5. Compensatie bij afkoop of omzetting pensioen in eigen beheer
[Regeling vervallen per 11-07-2023 met terugwerkende kracht tot en met 01-07-2023]
Gedurende de periode van 1 april 2017 tot en met 31 december 2019 was het mogelijk
om het in eigen beheer verzekerde deel van de opgebouwde pensioenaanspraak prijs te
geven, mits de aanspraak geheel werd afgekocht of omgezet in een oudedagsverplichting.
Prijsgegeven was mogelijk voor zover de waarde in het economische verkeer van die
aanspraak hoger was dan de fiscale balanswaarde van de – bij het eigenbeheerlichaam
tegenover die aanspraak staande – pensioenverplichting op het moment van prijsgeven.
De in eigen beheer verzekerde pensioenaanspraak moest dan tegen de fiscale balanswaarde
worden afgekocht dan wel worden omgezet in een oudedagsverplichting.
Als de gerechtigde tot het afgekochte of omgezette pensioen niet de (enige) aandeelhouder van het eigenbeheerlichaam was, kon bij het prijsgeven
van pensioenaanspraken sprake zijn geweest van een bevoordeling van de (andere) aandeelhouder(s)
door de gerechtigde. Als gevolg van het prijsgeven kon immers de waarde van de aandelen
stijgen.
Als geen passende compensatie wordt geboden kan dit leiden tot een (belastbare) schenking
van de gerechtigde tot het afgekochte of omgezette pensioen aan de (andere) aandeelhouder(s).

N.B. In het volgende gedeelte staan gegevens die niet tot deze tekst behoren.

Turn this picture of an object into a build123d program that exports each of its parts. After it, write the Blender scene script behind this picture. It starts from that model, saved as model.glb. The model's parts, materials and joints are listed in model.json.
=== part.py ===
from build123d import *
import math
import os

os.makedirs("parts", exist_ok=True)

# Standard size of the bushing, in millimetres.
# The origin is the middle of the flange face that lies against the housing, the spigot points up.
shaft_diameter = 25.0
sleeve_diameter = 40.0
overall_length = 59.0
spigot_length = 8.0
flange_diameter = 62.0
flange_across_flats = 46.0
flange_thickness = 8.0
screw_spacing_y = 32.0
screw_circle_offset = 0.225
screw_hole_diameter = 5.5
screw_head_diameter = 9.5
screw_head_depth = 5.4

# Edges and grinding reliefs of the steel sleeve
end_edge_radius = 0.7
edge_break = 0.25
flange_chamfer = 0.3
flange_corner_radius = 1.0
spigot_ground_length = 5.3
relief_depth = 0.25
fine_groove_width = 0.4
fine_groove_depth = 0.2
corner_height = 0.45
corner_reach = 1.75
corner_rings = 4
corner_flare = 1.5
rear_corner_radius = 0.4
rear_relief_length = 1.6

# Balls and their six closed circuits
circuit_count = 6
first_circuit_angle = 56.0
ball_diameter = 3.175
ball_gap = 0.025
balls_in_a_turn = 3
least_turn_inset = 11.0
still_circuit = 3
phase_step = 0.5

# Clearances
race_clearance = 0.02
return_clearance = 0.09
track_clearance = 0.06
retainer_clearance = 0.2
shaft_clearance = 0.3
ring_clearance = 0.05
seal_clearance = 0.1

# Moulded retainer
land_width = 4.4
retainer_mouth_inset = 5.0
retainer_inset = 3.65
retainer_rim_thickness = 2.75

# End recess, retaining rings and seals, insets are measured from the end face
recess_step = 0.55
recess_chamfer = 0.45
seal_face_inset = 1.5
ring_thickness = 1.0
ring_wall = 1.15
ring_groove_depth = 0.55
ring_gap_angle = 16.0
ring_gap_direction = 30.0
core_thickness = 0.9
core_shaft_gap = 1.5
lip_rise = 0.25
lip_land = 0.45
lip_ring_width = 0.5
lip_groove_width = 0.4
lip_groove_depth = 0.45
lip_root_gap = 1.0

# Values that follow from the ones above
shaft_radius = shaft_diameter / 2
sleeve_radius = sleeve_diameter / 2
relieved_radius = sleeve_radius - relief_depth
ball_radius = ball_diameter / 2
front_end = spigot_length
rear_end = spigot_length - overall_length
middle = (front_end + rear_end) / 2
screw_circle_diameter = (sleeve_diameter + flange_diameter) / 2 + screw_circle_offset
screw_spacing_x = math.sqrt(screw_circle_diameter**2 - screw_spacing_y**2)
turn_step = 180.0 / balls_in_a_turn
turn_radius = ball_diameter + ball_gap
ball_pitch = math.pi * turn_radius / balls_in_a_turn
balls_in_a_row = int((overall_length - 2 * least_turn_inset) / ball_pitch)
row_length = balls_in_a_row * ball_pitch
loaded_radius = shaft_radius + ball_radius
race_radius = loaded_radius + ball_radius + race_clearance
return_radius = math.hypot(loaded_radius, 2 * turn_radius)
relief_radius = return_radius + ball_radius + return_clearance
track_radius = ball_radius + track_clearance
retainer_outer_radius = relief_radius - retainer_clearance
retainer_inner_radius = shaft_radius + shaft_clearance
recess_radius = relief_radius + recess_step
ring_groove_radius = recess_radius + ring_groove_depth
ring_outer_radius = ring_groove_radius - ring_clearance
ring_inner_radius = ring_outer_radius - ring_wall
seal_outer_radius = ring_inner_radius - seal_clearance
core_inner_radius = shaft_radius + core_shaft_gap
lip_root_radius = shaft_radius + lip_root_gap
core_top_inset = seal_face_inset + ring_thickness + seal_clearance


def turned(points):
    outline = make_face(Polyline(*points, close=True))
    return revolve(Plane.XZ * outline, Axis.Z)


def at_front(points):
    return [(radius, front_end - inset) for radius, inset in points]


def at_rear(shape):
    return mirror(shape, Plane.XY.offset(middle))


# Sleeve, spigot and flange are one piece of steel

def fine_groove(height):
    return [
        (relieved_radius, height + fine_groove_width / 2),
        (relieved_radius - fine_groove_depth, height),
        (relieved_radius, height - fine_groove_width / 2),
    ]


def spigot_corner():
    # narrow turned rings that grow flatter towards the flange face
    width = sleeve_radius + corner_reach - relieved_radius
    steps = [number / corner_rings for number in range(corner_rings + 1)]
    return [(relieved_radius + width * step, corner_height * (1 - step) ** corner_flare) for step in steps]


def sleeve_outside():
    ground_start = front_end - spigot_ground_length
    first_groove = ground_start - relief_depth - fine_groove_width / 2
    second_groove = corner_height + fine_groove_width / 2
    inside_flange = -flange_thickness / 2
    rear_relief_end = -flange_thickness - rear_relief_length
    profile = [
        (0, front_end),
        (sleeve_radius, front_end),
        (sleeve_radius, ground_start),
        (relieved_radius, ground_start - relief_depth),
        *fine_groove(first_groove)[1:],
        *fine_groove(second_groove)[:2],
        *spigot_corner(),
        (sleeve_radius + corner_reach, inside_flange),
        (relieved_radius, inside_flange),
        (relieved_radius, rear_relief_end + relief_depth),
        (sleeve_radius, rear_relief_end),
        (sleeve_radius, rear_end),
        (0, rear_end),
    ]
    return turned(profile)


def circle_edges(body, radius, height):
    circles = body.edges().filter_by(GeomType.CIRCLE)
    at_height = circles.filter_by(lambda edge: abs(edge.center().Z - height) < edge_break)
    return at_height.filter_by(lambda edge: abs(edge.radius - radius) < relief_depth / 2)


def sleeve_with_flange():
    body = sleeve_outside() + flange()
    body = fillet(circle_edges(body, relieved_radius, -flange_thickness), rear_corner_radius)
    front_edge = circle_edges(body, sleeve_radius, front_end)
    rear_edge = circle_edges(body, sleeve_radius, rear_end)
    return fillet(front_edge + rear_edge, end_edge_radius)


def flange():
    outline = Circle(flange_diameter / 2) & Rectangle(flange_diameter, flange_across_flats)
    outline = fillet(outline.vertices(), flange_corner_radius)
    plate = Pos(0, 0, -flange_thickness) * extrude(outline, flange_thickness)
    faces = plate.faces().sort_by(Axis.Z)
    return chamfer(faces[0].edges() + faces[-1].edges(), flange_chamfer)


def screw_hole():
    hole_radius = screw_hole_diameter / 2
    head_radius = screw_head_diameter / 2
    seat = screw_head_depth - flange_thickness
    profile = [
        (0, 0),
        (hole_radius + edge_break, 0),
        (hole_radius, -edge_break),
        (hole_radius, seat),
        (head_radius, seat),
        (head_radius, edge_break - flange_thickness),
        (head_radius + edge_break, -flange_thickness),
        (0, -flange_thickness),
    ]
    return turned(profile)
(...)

Een schenking kan worden voorkomen doordat de (andere) aandeelhouder(s) aan de gerechtigde
een passende compensatie bied(t)en). Deze compensatie is een vervangende vergoeding
aan de gerechtigde voor de waardevermeerdering van de aandelen van de (andere) aandeelhouder(s)
als gevolg van het prijsgeven van de pensioenrechten door de gerechtigde. De compensatie
kan kwalificeren als loon in de zin van de Wet LB 1964.
De situatie waarin de compensatie als loon wordt aangemerkt, terwijl het prijsgeven
niet leidt tot een verhoging van de verkrijgingsprijs, acht ik een onbillijk gevolg
van wetgeving. Ik keur daarom met toepassing van de hardheidsclausule (artikel 63 AWR) het volgende goed.
Goedkeuring
Ik keur onder de volgende twee voorwaarden goed dat de hiervoor beschreven passende
compensatie bij de gerechtigde tot het afgekochte of omgezette pensioen niet wordt
aangemerkt als loon in de zin van de Wet LB 1964.
Voorwaarden
-
a. De geboden compensatie is passend en terug te voeren op de waardestijging van de aandelen
in het eigenbeheerlichaam als gevolg van het prijsgeven van pensioenaanspraken, als
bedoeld in artikel 38n, tweede lid, Wet LB 1964, zoals dat artikel op 31 december 2019 luidde.
-
b. De compensatie leidt niet tot een verhoging van de verkrijgingsprijs van de aandelen
in het eigenbeheerlichaam op grond van artikel 34e, derde lid, Wet Vpb 1969.
De hierboven beschreven goedkeuring is van overeenkomstige toepassing in geval het
eigenbeheerlichaam een stichting betreft.